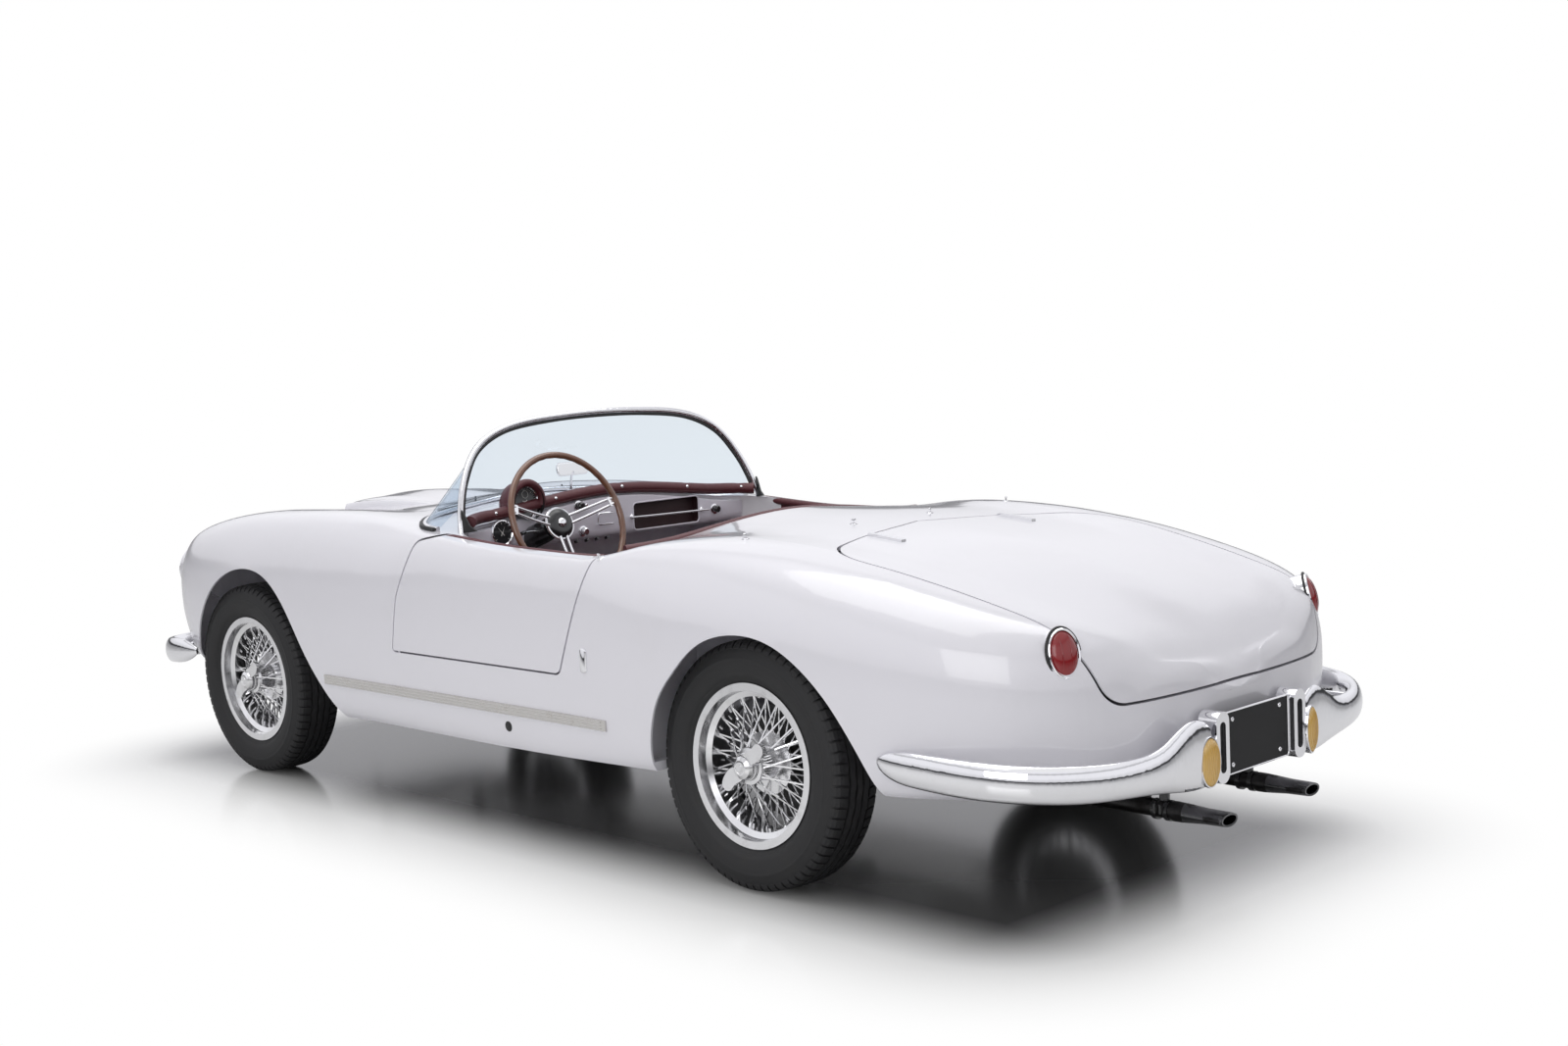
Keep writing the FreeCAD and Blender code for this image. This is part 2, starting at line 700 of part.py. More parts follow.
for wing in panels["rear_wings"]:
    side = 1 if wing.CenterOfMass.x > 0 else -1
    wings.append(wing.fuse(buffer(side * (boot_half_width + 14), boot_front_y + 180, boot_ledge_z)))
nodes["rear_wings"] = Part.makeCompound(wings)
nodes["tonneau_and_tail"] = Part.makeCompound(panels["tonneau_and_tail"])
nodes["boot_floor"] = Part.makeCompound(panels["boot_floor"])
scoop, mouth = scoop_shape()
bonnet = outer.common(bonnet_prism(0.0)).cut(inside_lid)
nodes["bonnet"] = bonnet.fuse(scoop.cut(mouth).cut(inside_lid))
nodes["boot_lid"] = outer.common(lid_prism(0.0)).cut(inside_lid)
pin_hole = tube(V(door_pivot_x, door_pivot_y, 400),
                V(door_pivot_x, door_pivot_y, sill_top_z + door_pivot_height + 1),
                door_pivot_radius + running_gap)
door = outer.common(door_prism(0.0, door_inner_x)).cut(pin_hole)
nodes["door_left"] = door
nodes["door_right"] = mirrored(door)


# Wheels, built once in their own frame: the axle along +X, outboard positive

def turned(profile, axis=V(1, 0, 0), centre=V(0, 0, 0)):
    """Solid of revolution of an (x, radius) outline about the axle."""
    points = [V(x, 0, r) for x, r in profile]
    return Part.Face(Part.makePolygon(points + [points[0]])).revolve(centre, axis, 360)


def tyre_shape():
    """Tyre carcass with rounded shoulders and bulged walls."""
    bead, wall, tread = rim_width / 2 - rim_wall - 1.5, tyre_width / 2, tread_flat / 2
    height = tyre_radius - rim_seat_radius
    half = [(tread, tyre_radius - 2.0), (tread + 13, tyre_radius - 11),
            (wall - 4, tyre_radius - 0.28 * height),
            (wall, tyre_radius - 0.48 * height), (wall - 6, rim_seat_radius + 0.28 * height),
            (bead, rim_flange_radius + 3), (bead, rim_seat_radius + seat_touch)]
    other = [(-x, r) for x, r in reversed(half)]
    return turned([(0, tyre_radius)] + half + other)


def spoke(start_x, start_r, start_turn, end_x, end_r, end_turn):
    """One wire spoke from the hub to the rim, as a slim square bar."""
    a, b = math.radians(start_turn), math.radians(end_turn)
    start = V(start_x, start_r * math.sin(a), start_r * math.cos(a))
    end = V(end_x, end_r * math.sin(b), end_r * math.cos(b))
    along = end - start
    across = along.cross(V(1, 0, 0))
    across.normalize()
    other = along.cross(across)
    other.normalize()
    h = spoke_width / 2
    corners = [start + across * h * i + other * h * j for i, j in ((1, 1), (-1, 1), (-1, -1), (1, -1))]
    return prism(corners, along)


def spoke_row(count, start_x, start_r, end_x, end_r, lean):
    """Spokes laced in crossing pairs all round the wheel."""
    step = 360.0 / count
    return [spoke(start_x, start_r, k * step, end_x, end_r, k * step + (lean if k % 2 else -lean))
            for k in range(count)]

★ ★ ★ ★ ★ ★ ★

* [Your task]:
Your task is to repeat every line exactly.

* [Written response]:
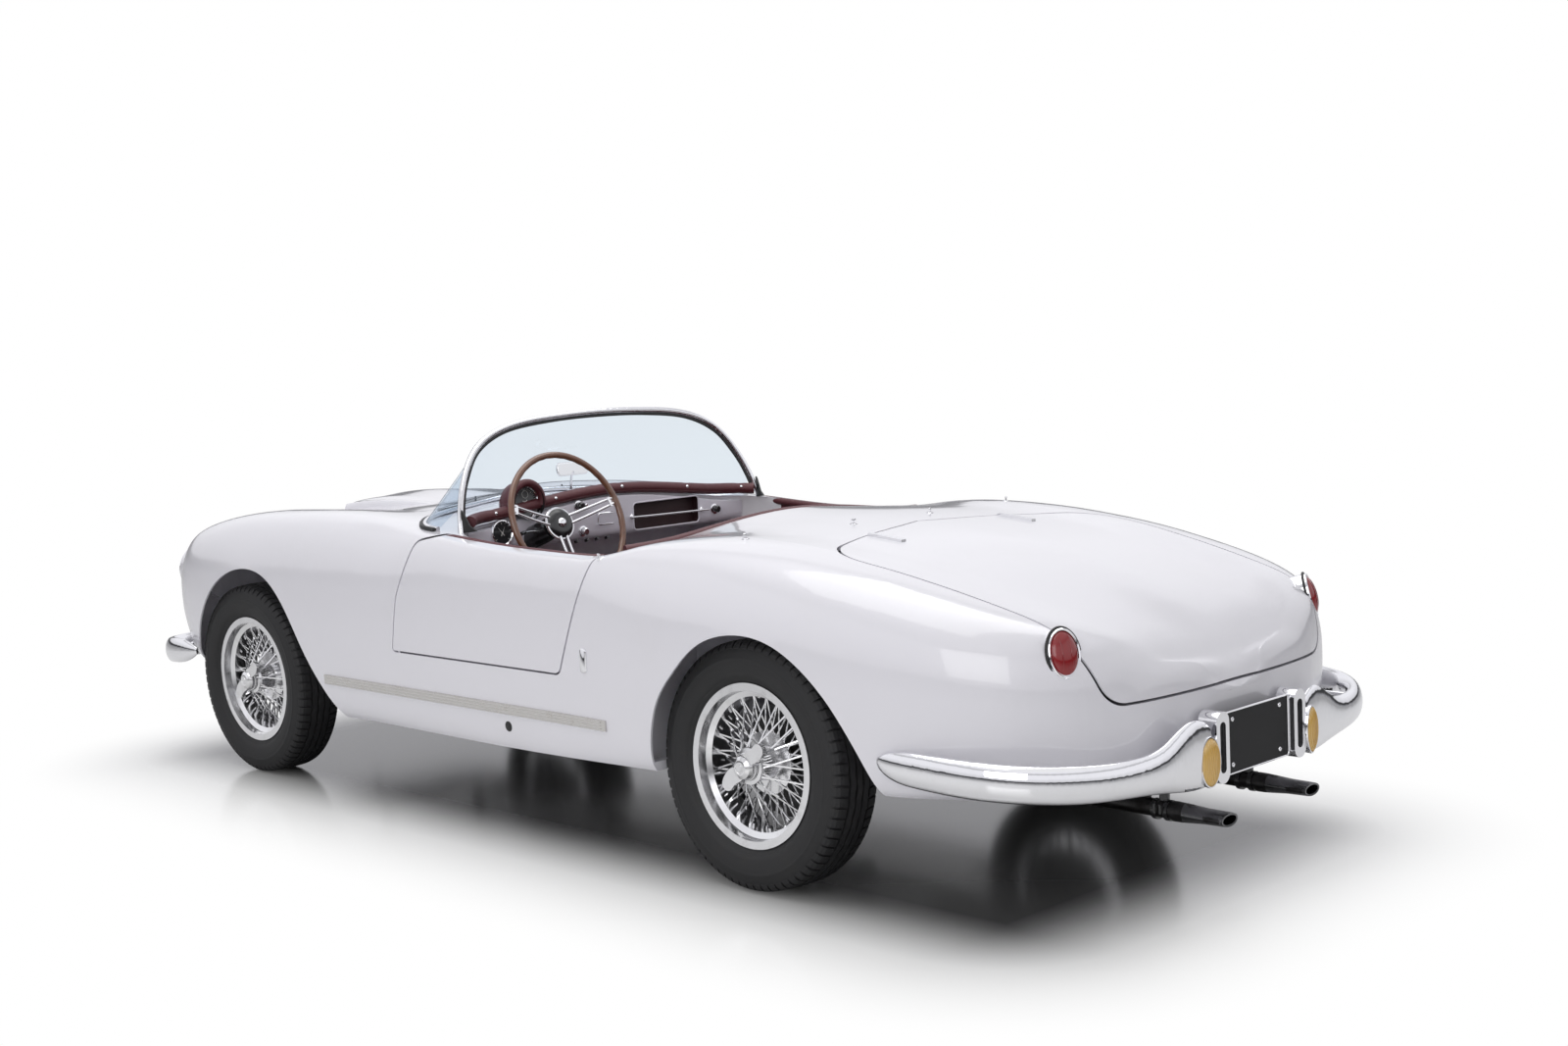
Keep writing the FreeCAD and Blender code for this image. This is part 2, starting at line 700 of part.py. More parts follow.
for wing in panels["rear_wings"]:
    side = 1 if wing.CenterOfMass.x > 0 else -1
    wings.append(wing.fuse(buffer(side * (boot_half_width + 14), boot_front_y + 180, boot_ledge_z)))
nodes["rear_wings"] = Part.makeCompound(wings)
nodes["tonneau_and_tail"] = Part.makeCompound(panels["tonneau_and_tail"])
nodes["boot_floor"] = Part.makeCompound(panels["boot_floor"])
scoop, mouth = scoop_shape()
bonnet = outer.common(bonnet_prism(0.0)).cut(inside_lid)
nodes["bonnet"] = bonnet.fuse(scoop.cut(mouth).cut(inside_lid))
nodes["boot_lid"] = outer.common(lid_prism(0.0)).cut(inside_lid)
pin_hole = tube(V(door_pivot_x, door_pivot_y, 400),
                V(door_pivot_x, door_pivot_y, sill_top_z + door_pivot_height + 1),
                door_pivot_radius + running_gap)
door = outer.common(door_prism(0.0, door_inner_x)).cut(pin_hole)
nodes["door_left"] = door
nodes["door_right"] = mirrored(door)


# Wheels, built once in their own frame: the axle along +X, outboard positive

def turned(profile, axis=V(1, 0, 0), centre=V(0, 0, 0)):
    """Solid of revolution of an (x, radius) outline about the axle."""
    points = [V(x, 0, r) for x, r in profile]
    return Part.Face(Part.makePolygon(points + [points[0]])).revolve(centre, axis, 360)


def tyre_shape():
    """Tyre carcass with rounded shoulders and bulged walls."""
    bead, wall, tread = rim_width / 2 - rim_wall - 1.5, tyre_width / 2, tread_flat / 2
    height = tyre_radius - rim_seat_radius
    half = [(tread, tyre_radius - 2.0), (tread + 13, tyre_radius - 11),
            (wall - 4, tyre_radius - 0.28 * height),
            (wall, tyre_radius - 0.48 * height), (wall - 6, rim_seat_radius + 0.28 * height),
            (bead, rim_flange_radius + 3), (bead, rim_seat_radius + seat_touch)]
    other = [(-x, r) for x, r in reversed(half)]
    return turned([(0, tyre_radius)] + half + other)


def spoke(start_x, start_r, start_turn, end_x, end_r, end_turn):
    """One wire spoke from the hub to the rim, as a slim square bar."""
    a, b = math.radians(start_turn), math.radians(end_turn)
    start = V(start_x, start_r * math.sin(a), start_r * math.cos(a))
    end = V(end_x, end_r * math.sin(b), end_r * math.cos(b))
    along = end - start
    across = along.cross(V(1, 0, 0))
    across.normalize()
    other = along.cross(across)
    other.normalize()
    h = spoke_width / 2
    corners = [start + across * h * i + other * h * j for i, j in ((1, 1), (-1, 1), (-1, -1), (1, -1))]
    return prism(corners, along)


def spoke_row(count, start_x, start_r, end_x, end_r, lean):
    """Spokes laced in crossing pairs all round the wheel."""
    step = 360.0 / count
    return [spoke(start_x, start_r, k * step, end_x, end_r, k * step + (lean if k % 2 else -lean))
            for k in range(count)]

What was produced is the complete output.